■ EXERCISE GOAL: Reproduce the following material exactly, including every line.

■ SUPPLIED MATERIAL:
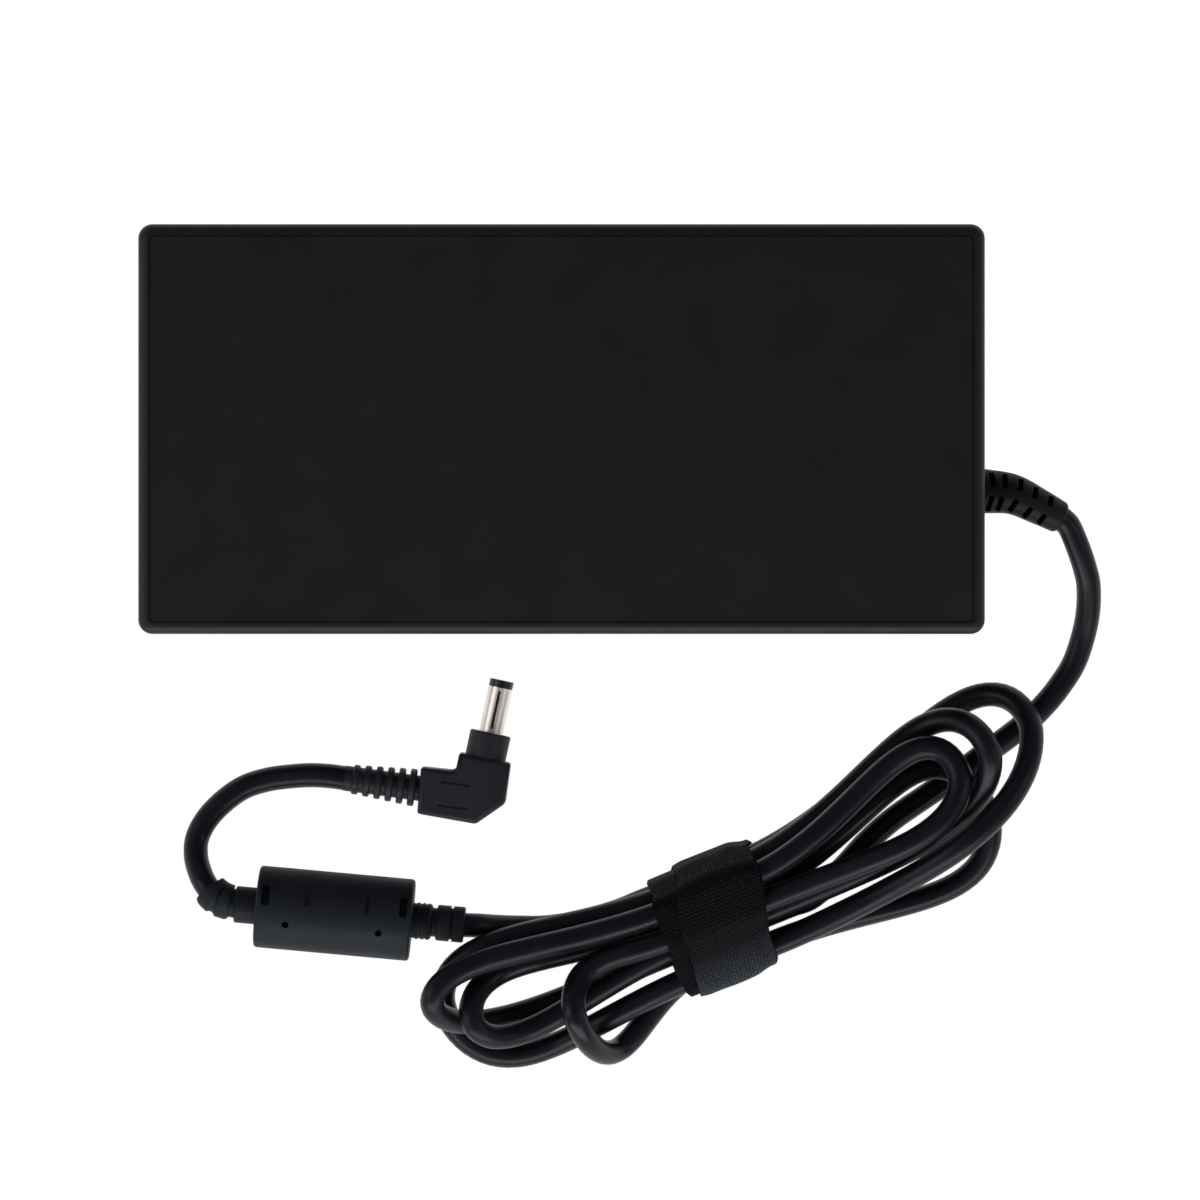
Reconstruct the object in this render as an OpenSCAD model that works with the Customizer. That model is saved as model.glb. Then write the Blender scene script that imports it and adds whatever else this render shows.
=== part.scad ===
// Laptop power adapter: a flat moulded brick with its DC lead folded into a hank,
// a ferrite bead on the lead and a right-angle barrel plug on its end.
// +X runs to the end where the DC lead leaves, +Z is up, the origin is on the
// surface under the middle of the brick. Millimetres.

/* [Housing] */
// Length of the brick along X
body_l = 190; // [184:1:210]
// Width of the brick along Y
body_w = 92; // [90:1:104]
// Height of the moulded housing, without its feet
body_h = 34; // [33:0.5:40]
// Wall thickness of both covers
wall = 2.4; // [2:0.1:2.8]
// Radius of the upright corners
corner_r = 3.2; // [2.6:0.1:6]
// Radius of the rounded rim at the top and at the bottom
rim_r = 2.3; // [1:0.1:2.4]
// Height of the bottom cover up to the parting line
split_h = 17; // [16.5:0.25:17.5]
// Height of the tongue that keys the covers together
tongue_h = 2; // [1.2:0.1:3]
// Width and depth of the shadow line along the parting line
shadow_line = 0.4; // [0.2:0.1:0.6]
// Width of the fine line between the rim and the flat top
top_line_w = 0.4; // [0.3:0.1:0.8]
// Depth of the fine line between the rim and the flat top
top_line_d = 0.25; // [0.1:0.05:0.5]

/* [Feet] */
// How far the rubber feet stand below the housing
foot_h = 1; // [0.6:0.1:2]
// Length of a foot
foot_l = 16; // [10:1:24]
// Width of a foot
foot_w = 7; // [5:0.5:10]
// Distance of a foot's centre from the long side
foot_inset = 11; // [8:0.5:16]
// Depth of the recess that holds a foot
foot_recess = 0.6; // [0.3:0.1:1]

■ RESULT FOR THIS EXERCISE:
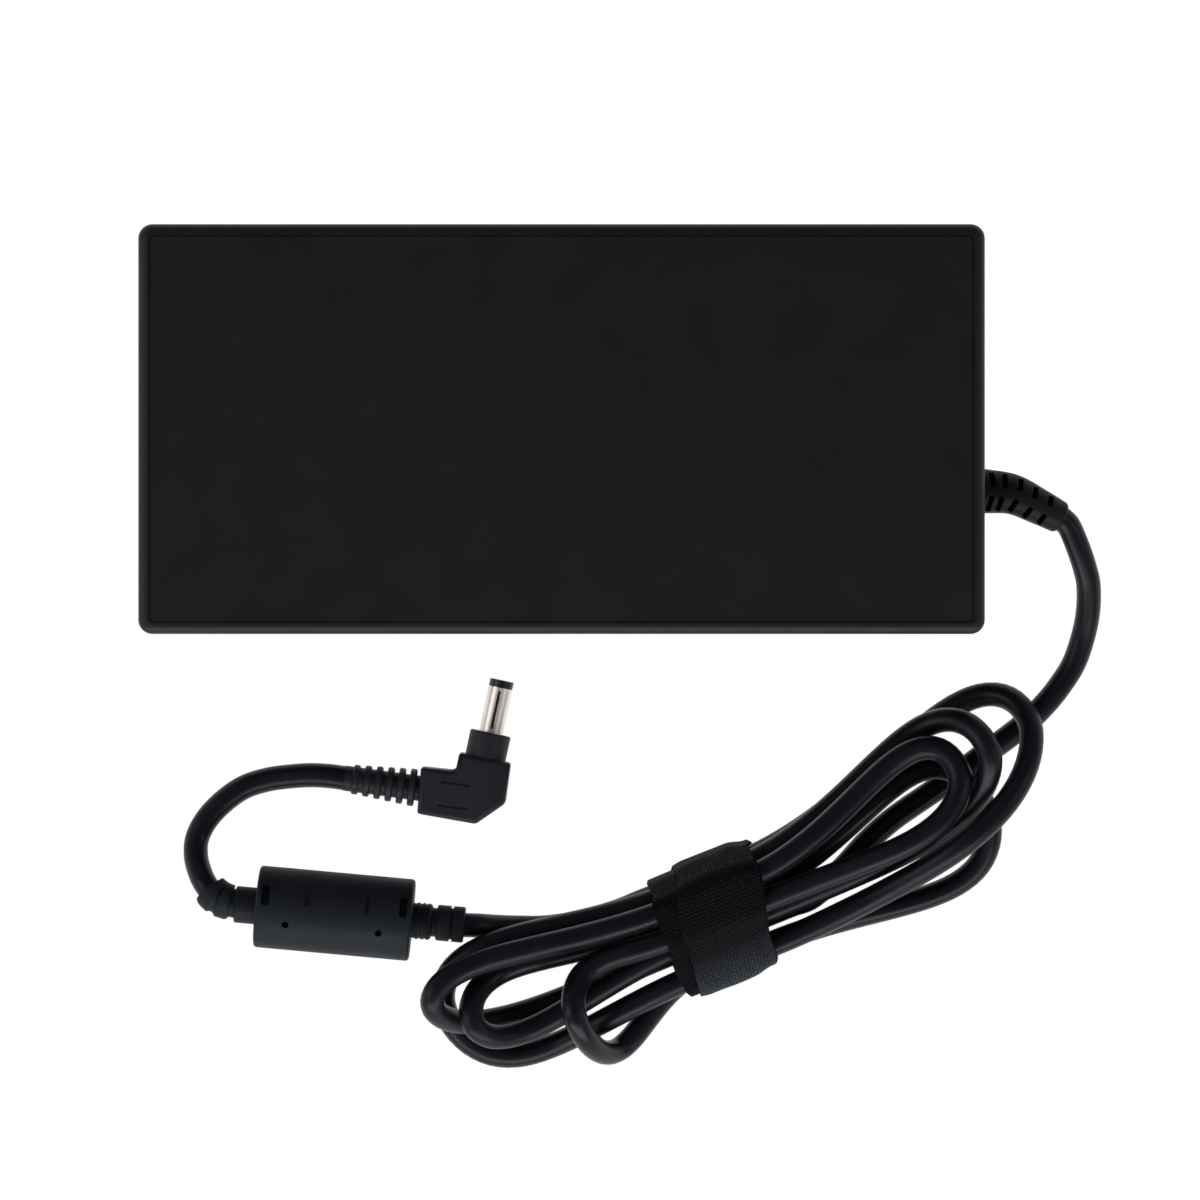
Reconstruct the object in this render as an OpenSCAD model that works with the Customizer. That model is saved as model.glb. Then write the Blender scene script that imports it and adds whatever else this render shows.
=== part.scad ===
// Laptop power adapter: a flat moulded brick with its DC lead folded into a hank,
// a ferrite bead on the lead and a right-angle barrel plug on its end.
// +X runs to the end where the DC lead leaves, +Z is up, the origin is on the
// surface under the middle of the brick. Millimetres.

/* [Housing] */
// Length of the brick along X
body_l = 190; // [184:1:210]
// Width of the brick along Y
body_w = 92; // [90:1:104]
// Height of the moulded housing, without its feet
body_h = 34; // [33:0.5:40]
// Wall thickness of both covers
wall = 2.4; // [2:0.1:2.8]
// Radius of the upright corners
corner_r = 3.2; // [2.6:0.1:6]
// Radius of the rounded rim at the top and at the bottom
rim_r = 2.3; // [1:0.1:2.4]
// Height of the bottom cover up to the parting line
split_h = 17; // [16.5:0.25:17.5]
// Height of the tongue that keys the covers together
tongue_h = 2; // [1.2:0.1:3]
// Width and depth of the shadow line along the parting line
shadow_line = 0.4; // [0.2:0.1:0.6]
// Width of the fine line between the rim and the flat top
top_line_w = 0.4; // [0.3:0.1:0.8]
// Depth of the fine line between the rim and the flat top
top_line_d = 0.25; // [0.1:0.05:0.5]

/* [Feet] */
// How far the rubber feet stand below the housing
foot_h = 1; // [0.6:0.1:2]
// Length of a foot
foot_l = 16; // [10:1:24]
// Width of a foot
foot_w = 7; // [5:0.5:10]
// Distance of a foot's centre from the long side
foot_inset = 11; // [8:0.5:16]
// Depth of the recess that holds a foot
foot_recess = 0.6; // [0.3:0.1:1]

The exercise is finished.